» Problem description
Write the material out again, line by line, exactly as it is.

» Information supplied
_ _ _ _

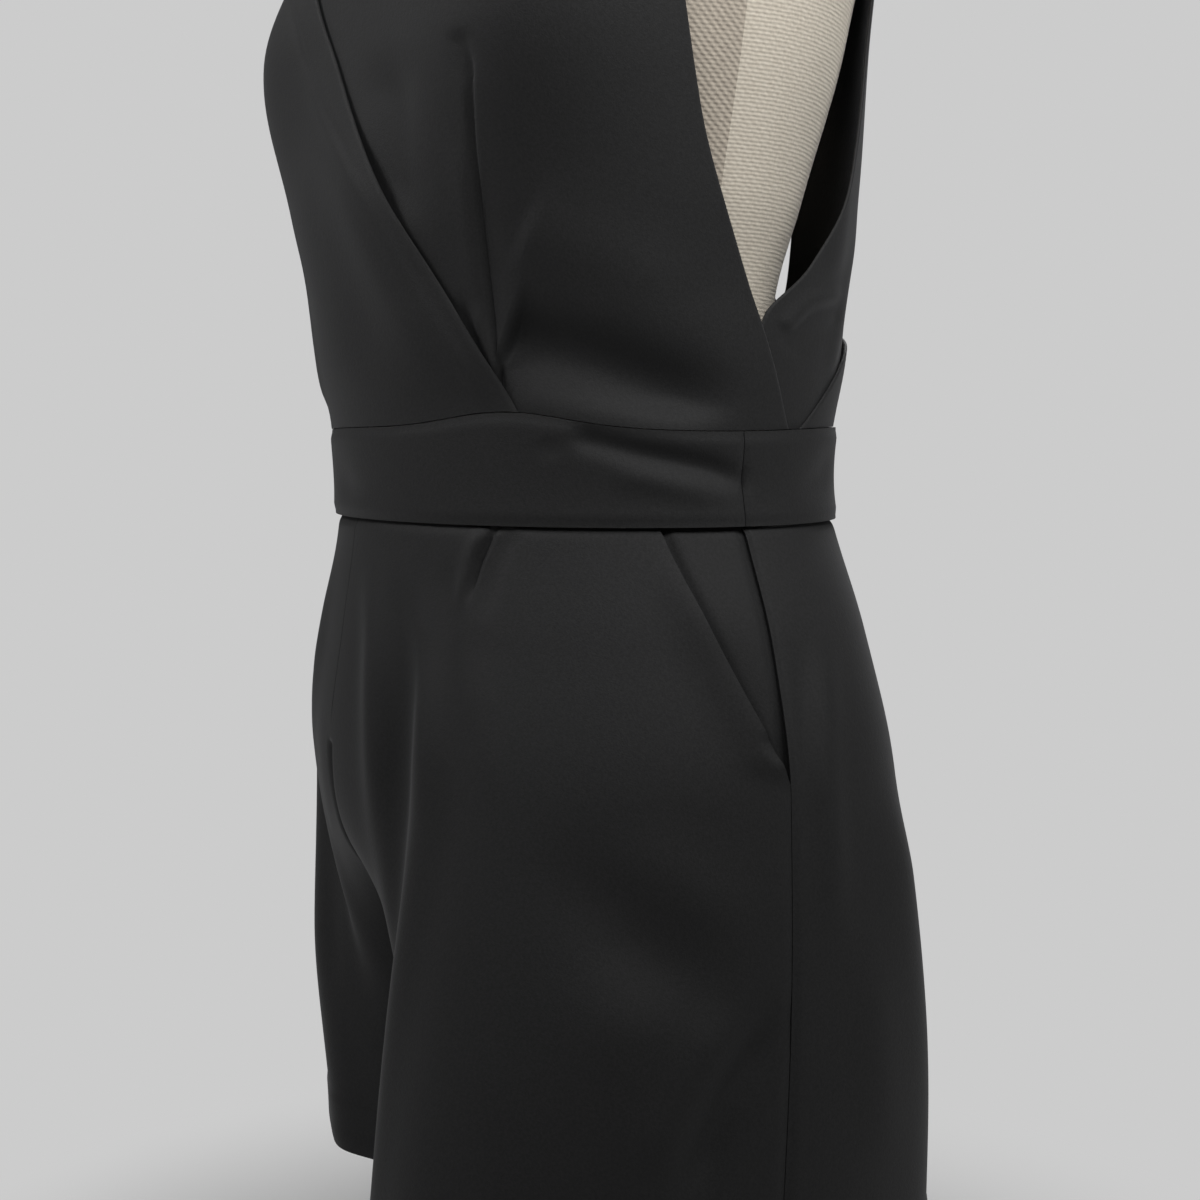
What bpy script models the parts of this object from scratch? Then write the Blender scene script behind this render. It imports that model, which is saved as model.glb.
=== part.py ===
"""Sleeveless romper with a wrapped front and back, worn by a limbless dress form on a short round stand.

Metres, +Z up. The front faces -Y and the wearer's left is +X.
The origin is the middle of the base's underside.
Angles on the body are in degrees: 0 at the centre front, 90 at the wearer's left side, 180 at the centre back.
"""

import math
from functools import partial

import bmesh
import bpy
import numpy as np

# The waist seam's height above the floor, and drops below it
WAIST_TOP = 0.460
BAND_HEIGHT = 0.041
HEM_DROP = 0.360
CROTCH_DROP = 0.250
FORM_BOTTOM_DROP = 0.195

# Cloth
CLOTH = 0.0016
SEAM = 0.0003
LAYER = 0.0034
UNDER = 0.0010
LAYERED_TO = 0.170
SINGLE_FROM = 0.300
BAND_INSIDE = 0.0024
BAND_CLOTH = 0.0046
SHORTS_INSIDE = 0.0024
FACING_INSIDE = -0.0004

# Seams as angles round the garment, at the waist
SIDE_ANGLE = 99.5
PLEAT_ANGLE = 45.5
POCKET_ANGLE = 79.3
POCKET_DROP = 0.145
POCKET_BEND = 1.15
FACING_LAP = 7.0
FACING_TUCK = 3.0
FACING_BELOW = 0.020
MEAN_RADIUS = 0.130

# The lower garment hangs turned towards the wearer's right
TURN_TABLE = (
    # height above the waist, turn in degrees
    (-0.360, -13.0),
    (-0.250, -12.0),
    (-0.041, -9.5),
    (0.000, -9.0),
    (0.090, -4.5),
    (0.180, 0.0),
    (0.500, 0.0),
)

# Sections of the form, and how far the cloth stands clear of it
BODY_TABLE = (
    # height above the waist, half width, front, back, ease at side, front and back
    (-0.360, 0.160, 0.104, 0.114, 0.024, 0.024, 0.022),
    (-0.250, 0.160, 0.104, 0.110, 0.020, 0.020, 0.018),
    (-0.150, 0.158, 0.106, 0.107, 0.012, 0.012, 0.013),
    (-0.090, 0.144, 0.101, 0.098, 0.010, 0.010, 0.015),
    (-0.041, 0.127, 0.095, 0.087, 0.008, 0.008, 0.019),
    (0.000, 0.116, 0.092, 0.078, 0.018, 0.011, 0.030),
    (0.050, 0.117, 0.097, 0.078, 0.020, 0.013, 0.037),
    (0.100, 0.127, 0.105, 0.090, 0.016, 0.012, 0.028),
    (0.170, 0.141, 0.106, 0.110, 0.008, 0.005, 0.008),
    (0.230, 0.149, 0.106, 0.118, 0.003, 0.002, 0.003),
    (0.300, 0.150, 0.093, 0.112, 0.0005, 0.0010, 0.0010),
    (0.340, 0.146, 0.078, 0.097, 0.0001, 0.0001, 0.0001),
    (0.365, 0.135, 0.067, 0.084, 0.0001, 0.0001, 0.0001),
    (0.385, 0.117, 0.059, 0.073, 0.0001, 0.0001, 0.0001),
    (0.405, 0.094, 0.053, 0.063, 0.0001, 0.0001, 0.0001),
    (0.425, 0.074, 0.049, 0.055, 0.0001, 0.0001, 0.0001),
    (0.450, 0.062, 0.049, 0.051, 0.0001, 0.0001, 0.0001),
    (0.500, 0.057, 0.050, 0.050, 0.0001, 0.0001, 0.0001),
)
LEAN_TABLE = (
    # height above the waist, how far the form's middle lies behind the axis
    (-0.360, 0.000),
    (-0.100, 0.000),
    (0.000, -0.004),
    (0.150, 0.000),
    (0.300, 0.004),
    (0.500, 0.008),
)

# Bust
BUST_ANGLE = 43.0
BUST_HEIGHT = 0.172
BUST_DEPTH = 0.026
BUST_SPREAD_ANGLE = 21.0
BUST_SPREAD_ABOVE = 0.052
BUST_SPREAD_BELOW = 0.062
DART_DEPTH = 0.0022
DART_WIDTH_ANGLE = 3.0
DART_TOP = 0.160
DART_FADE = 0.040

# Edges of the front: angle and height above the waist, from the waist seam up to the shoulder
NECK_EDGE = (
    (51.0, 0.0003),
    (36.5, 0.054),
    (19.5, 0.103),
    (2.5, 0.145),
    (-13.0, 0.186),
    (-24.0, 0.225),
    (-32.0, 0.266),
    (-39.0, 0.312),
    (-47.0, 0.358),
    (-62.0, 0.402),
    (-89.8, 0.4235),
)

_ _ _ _

» Full output
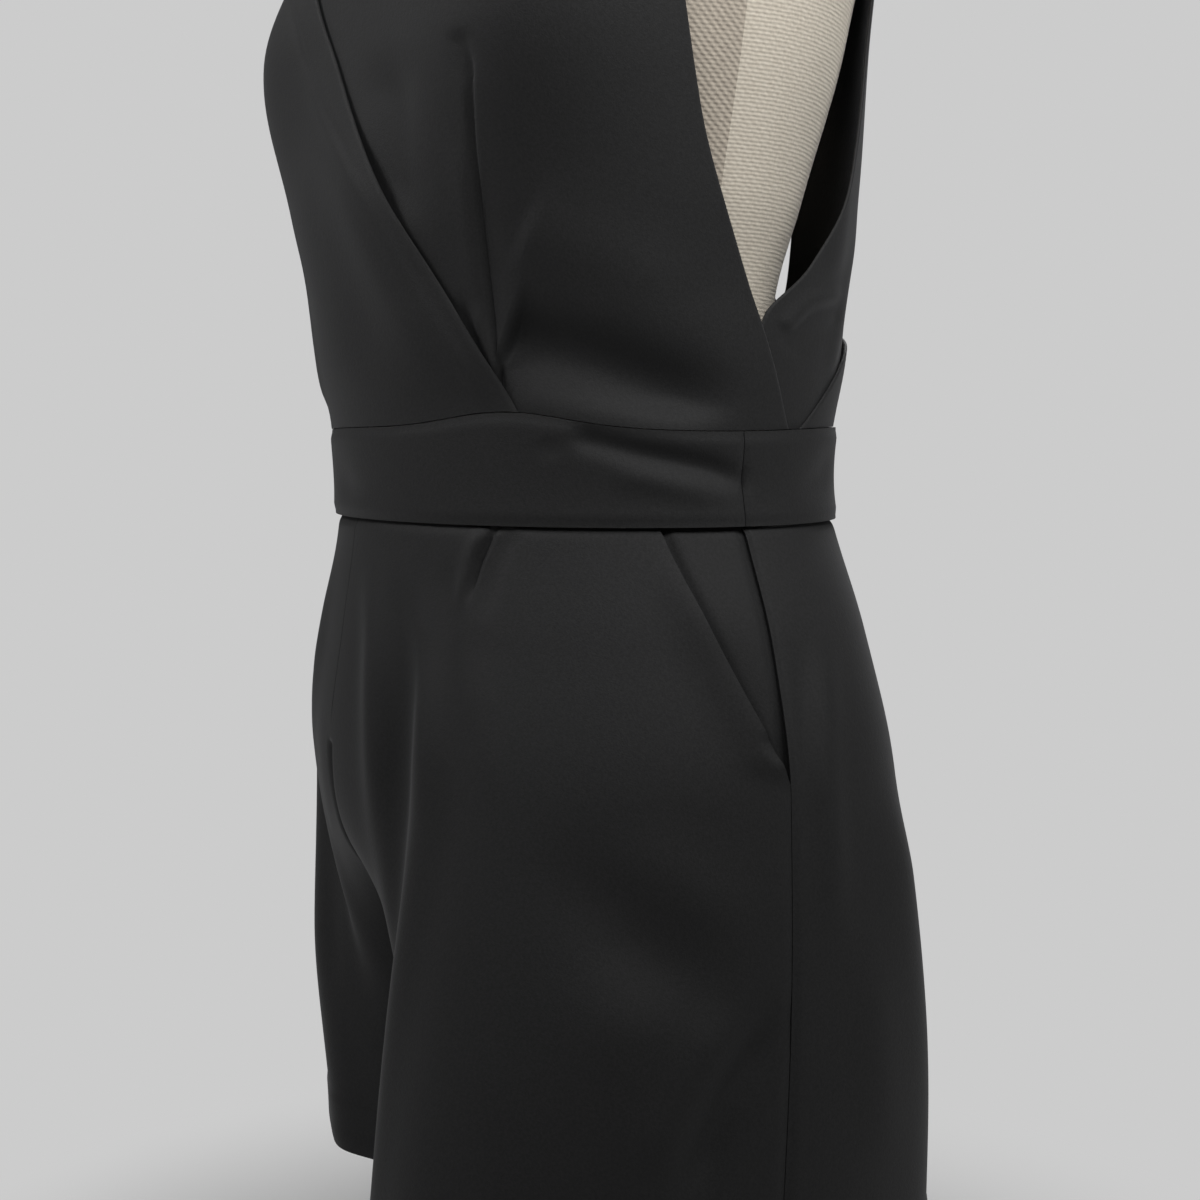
What bpy script models the parts of this object from scratch? Then write the Blender scene script behind this render. It imports that model, which is saved as model.glb.
=== part.py ===
"""Sleeveless romper with a wrapped front and back, worn by a limbless dress form on a short round stand.

Metres, +Z up. The front faces -Y and the wearer's left is +X.
The origin is the middle of the base's underside.
Angles on the body are in degrees: 0 at the centre front, 90 at the wearer's left side, 180 at the centre back.
"""

import math
from functools import partial

import bmesh
import bpy
import numpy as np

# The waist seam's height above the floor, and drops below it
WAIST_TOP = 0.460
BAND_HEIGHT = 0.041
HEM_DROP = 0.360
CROTCH_DROP = 0.250
FORM_BOTTOM_DROP = 0.195

# Cloth
CLOTH = 0.0016
SEAM = 0.0003
LAYER = 0.0034
UNDER = 0.0010
LAYERED_TO = 0.170
SINGLE_FROM = 0.300
BAND_INSIDE = 0.0024
BAND_CLOTH = 0.0046
SHORTS_INSIDE = 0.0024
FACING_INSIDE = -0.0004

# Seams as angles round the garment, at the waist
SIDE_ANGLE = 99.5
PLEAT_ANGLE = 45.5
POCKET_ANGLE = 79.3
POCKET_DROP = 0.145
POCKET_BEND = 1.15
FACING_LAP = 7.0
FACING_TUCK = 3.0
FACING_BELOW = 0.020
MEAN_RADIUS = 0.130

# The lower garment hangs turned towards the wearer's right
TURN_TABLE = (
    # height above the waist, turn in degrees
    (-0.360, -13.0),
    (-0.250, -12.0),
    (-0.041, -9.5),
    (0.000, -9.0),
    (0.090, -4.5),
    (0.180, 0.0),
    (0.500, 0.0),
)

# Sections of the form, and how far the cloth stands clear of it
BODY_TABLE = (
    # height above the waist, half width, front, back, ease at side, front and back
    (-0.360, 0.160, 0.104, 0.114, 0.024, 0.024, 0.022),
    (-0.250, 0.160, 0.104, 0.110, 0.020, 0.020, 0.018),
    (-0.150, 0.158, 0.106, 0.107, 0.012, 0.012, 0.013),
    (-0.090, 0.144, 0.101, 0.098, 0.010, 0.010, 0.015),
    (-0.041, 0.127, 0.095, 0.087, 0.008, 0.008, 0.019),
    (0.000, 0.116, 0.092, 0.078, 0.018, 0.011, 0.030),
    (0.050, 0.117, 0.097, 0.078, 0.020, 0.013, 0.037),
    (0.100, 0.127, 0.105, 0.090, 0.016, 0.012, 0.028),
    (0.170, 0.141, 0.106, 0.110, 0.008, 0.005, 0.008),
    (0.230, 0.149, 0.106, 0.118, 0.003, 0.002, 0.003),
    (0.300, 0.150, 0.093, 0.112, 0.0005, 0.0010, 0.0010),
    (0.340, 0.146, 0.078, 0.097, 0.0001, 0.0001, 0.0001),
    (0.365, 0.135, 0.067, 0.084, 0.0001, 0.0001, 0.0001),
    (0.385, 0.117, 0.059, 0.073, 0.0001, 0.0001, 0.0001),
    (0.405, 0.094, 0.053, 0.063, 0.0001, 0.0001, 0.0001),
    (0.425, 0.074, 0.049, 0.055, 0.0001, 0.0001, 0.0001),
    (0.450, 0.062, 0.049, 0.051, 0.0001, 0.0001, 0.0001),
    (0.500, 0.057, 0.050, 0.050, 0.0001, 0.0001, 0.0001),
)
LEAN_TABLE = (
    # height above the waist, how far the form's middle lies behind the axis
    (-0.360, 0.000),
    (-0.100, 0.000),
    (0.000, -0.004),
    (0.150, 0.000),
    (0.300, 0.004),
    (0.500, 0.008),
)

# Bust
BUST_ANGLE = 43.0
BUST_HEIGHT = 0.172
BUST_DEPTH = 0.026
BUST_SPREAD_ANGLE = 21.0
BUST_SPREAD_ABOVE = 0.052
BUST_SPREAD_BELOW = 0.062
DART_DEPTH = 0.0022
DART_WIDTH_ANGLE = 3.0
DART_TOP = 0.160
DART_FADE = 0.040

# Edges of the front: angle and height above the waist, from the waist seam up to the shoulder
NECK_EDGE = (
    (51.0, 0.0003),
    (36.5, 0.054),
    (19.5, 0.103),
    (2.5, 0.145),
    (-13.0, 0.186),
    (-24.0, 0.225),
    (-32.0, 0.266),
    (-39.0, 0.312),
    (-47.0, 0.358),
    (-62.0, 0.402),
    (-89.8, 0.4235),
)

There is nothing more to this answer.